可能是刚刚吐得有些晕了,她更是泛困得厉害。
*
事实证明:
厉温宁果然耍不过任千瑶那个妖女。
任千瑶先是一个劲儿的喊肚子疼;
见厉温宁还是不肯给厉邢打电话,她便咬破了自己的手指,装着出血了……
这下可把厉温宁给吓坏了。
“千瑶……千瑶……你见血了?我现在就送你去医院!”
厉温宁一急就开始发抖。
抖得连路都走不稳,更别说去抱起任千瑶了。
“我不要去医院……我不要去医院!让我死了得了!”
任千瑶嚎啕大哭起来,“厉邢都不管我们母女……我还活着干什么啊?我还不如跟肚子里的女儿一起死了得了!”

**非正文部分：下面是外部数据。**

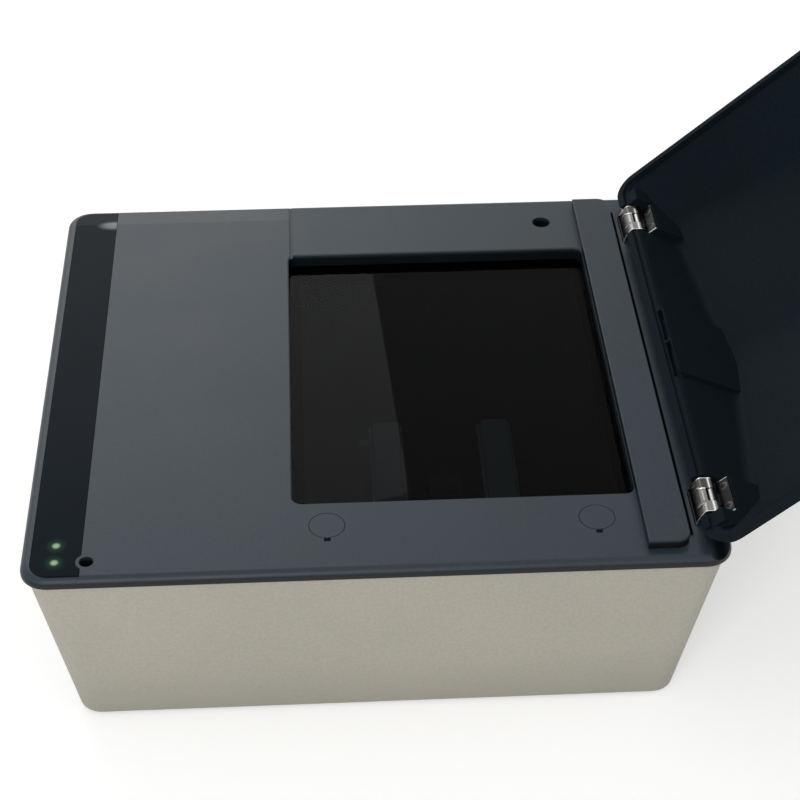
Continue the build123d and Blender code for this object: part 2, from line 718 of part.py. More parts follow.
# Square data socket and round power socket, their mouths in the rear wall
usb_y0 = port_y - usb_l
usb_cz = usb_z + usb_h / 2
usb_socket = block(usb_x - usb_w / 2, usb_x + usb_w / 2, usb_y0, port_y, usb_z, usb_z + usb_h)
mouth_x0 = usb_x - usb_mouth_w / 2
mouth_x1 = usb_x + usb_mouth_w / 2
mouth_z0 = usb_cz - usb_mouth_h / 2
mouth_z1 = usb_cz + usb_mouth_h / 2
usb_cut = usb_mouth_h / 4
mouth = [(mouth_x0, mouth_z0), (mouth_x1, mouth_z0), (mouth_x1, mouth_z1 - usb_cut)]
mouth += [(mouth_x1 - usb_cut, mouth_z1), (mouth_x0 + usb_cut, mouth_z1), (mouth_x0, mouth_z1 - usb_cut)]
usb_socket -= prism_y(mouth, port_y - usb_mouth_depth, port_y + overrun)
usb_socket += block(usb_x - usb_tongue_w / 2, usb_x + usb_tongue_w / 2, port_y - usb_mouth_depth - overrun,
                    port_y - overrun, usb_cz - usb_tongue_h / 2, usb_cz + usb_tongue_h / 2)
jack_cz = usb_z + jack_h / 2
power_jack = block(jack_x - jack_w / 2, jack_x + jack_w / 2, port_y - jack_l, port_y, usb_z, usb_z + jack_h)
bore_y = port_y - jack_bore_depth / 2 + overrun / 2
power_jack -= Pos(jack_x, bore_y, jack_cz) * Rot(X=90) * Cylinder(jack_bore_r, jack_bore_depth + overrun)
jack_pin_y = port_y - overrun - jack_bore_depth / 2
power_jack += Pos(jack_x, jack_pin_y, jack_cz) * Rot(X=90) * Cylinder(jack_pin_r, jack_bore_depth)

# Board connectors and the flat ribbons between the boards
conn_z1 = board_top_z + plug_body_h
camera_conn_x = well_cx - camera_board_w / 2
ribbon_z = board_top_z + plug_body_h / 2
conn_half = ribbon_w / 2 + rib_t / 2
light_y = well_cy + light_board_d / 2 - ribbon_w
tall_z = light_z + led_h + board_t
cable_x = status_wide_x1 - plug_body_d
status_low = status_z - board_t


def connector(x0, x1, y, z0, z1):
    return block(x0, x1, y - conn_half, y + conn_half, z0, z1)


def turned_connector(y0, z0, z1):
    return block(cable_x - conn_half, cable_x + conn_half, y0, y0 + plug_body_d, z0, z1)


camera_conn = connector(camera_conn_x, camera_conn_x + plug_body_d, well_cy, board_top_z, conn_z1)
main_conn = connector(main_x1 - plug_body_d, main_x1, well_cy, board_top_z, conn_z1)
tall_conn = connector(main_x1 - plug_body_d, main_x1, light_y, board_top_z, tall_z)
status_conn = turned_connector(status_y1 - plug_body_d, status_low - plug_body_h, status_low)
front_conn = turned_connector(main_y0, board_top_z, conn_z1)
board_connectors = together([camera_conn, main_conn, tall_conn, status_conn, front_conn])


def flat_ribbon(x0, x1, y, half, z, room):
    reach = ribbon_t / 2 + room
    return block(x0, x1, y - half - room, y + half + room, z - reach, z + reach)


camera_ribbon = flat_ribbon(main_x1, camera_conn_x, well_cy, ribbon_w / 2, ribbon_z, 0)
light_edge_x = well_cx - light_board_dx - light_board_w / 2
light_ribbon_z = light_z - board_t / 2
slit_x0 = well_cx - box_floor_w
slit_x1 = well_cx - box_floor_w / 4
light_ribbon = flat_ribbon(main_x1, light_edge_x, light_y, ribbon_w / 4, light_ribbon_z, 0)
light_box -= flat_ribbon(slit_x0, slit_x1, light_y, ribbon_w / 4, light_ribbon_z, slip)
status_conn_y = status_y1 - plug_body_d / 2
bends = ((status_conn_y, status_low - plug_body_h), (status_conn_y, ribbon_z), (main_y0, ribbon_z))
route = trace(FilletPolyline(*bends, radius=cable_r), line_width=ribbon_t)
status_ribbon = extrude(Plane.YZ.offset(cable_x - ribbon_w / 4) * route, ribbon_w / 2)

# Hinge leaves: stamped sheet rolled round the pin
roll_r = pin_r + pin_gap + leaf_t / 2
knuckle_out = pin_r + pin_gap + leaf_t
knuckle_in = pin_r + pin_gap
foot_x = deck_leaf_foot_x - hinge_x
foot_low = rim_z - leaf_t / 2 - hinge_z
flat_end = (-deck_leaf_flat, roll_r)
foot_bend = (foot_x, leaf_bend_r - hinge_rise)
slope_mid = ((flat_end[0] + foot_bend[0]) / 2, (flat_end[1] + foot_bend[1]) / 2)
upper_path = FilletPolyline((0, roll_r), flat_end, slope_mid, radius=deck_leaf_crown_r)
foot_end = (foot_x - deck_leaf_foot_l, foot_low)
lower_path = FilletPolyline(slope_mid, foot_bend, (foot_x, foot_low), foot_end, radius=leaf_bend_r)
ring = Circle(knuckle_out) - Circle(knuckle_in)
deck_profile = ring + trace(upper_path, line_width=leaf_t) + trace(lower_path, line_width=leaf_t)
deck_profile -= Circle(knuckle_in)
mid_half = knuckle_l / 2 + knuckle_gap
mid_reach = knuckle_out + knuckle_gap


def stamped(profile, hy):
    # The sheet's profile carried along the hinge, seen from the front with the axis at zero
    face = Plane(origin=(hinge_x, hy + hinge_l / 2, hinge_z), x_dir=(1, 0, 0), z_dir=(0, -1, 0)) * profile
    return extrude(face, hinge_l)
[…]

“千瑶……千瑶,求你了,好好活着好不好?我这就给厉邢打电话……这就打!”
在任千瑶的宫心计下,厉温宁随即便给厉邢打去了电话。
果然,这对兄弟还有另外的紧急联系方式!
在听厉温宁急得颤抖的说到:‘任千瑶见血时’,厉邢便不得不赶回来。
任千瑶肚子里的孩子,可是他大费周章,加精心谋划出来的。
要是孩子保不住了,那就意味着要一尸两命了!
又或者,两尸三命!
还有一尸,应该是厉温宁!
有时候厉邢也难免会反思:把孩子怀在任千瑶肚子里,是不是过激了点儿?
他是想报复任千瑶……但这样会不会适得其反?
对厉温宁来说,又或者是希望越大,失望就越大?
就在厉温宁跪在地上,求着任千瑶去医院时,厉邢回来了。
黑色眼瞳的厉邢;
没有任何纹身的厉邢!
“厉邢……厉邢,你可算回来了……千瑶她见血了……见血了!”
厉温宁急得浑身都在哆嗦。
像片无助的落叶一般,在秋风中瑟瑟发抖着。
见到厉邢的那一刻,他像是见到了救星一样。
“你没看出来她是装的吗?白瞎了你这双医学圣手的眼睛!”
厉邢又冷嗤一声,“要是眼睛不管用,就捐了吧!”
“千瑶没有装……她真的见血了。孩子……孩子不知道能不能保得住?”
厉温宁依旧沉浸在他的紧张中无法自控自己的情绪。
厉邢白了厉温宁一眼;
然后径直走到沙发上的任千瑶跟前,“任大小姐,你闹够了没有?”
“厉邢,玩双重身份有意思吗?”
任千瑶又气又恨的抱怨起来,“为了睡童晚书,你真可谓绞尽脑汁了啊!”
厉邢:“……”
厉邢回头瞪了厉温宁一眼。
不用说,肯定又是他这个怂哥被任千瑶‘屈打成招’了。
自己上辈子究竟造了什么孽,要让他摊上厉温宁这么个哥?
还不如当初让他死在乱葬岗里呢!
“什么时候学会玩自残了?”
厉邢发现任千瑶的一只手指,一直蜷在其它四指之间。
他抓过任千瑶的手,且绅士且耐心的掰了开来,然后用消毒巾轻轻的擦拭着她手指上的血污。
“姑奶奶,你再这么闹下去,我和我哥都要被你玩废了!”
有一点厉邢很清楚:任千瑶不消停,整个厉家都别想消停。
让任千瑶怀上厉温宁的孩子,对任千瑶来说,更像是怀了个免死金牌!
“那你是爱童晚书……还是爱我?”
任千瑶含着眼泪;
问出了大多数女人都爱问的愚蠢至极的问题。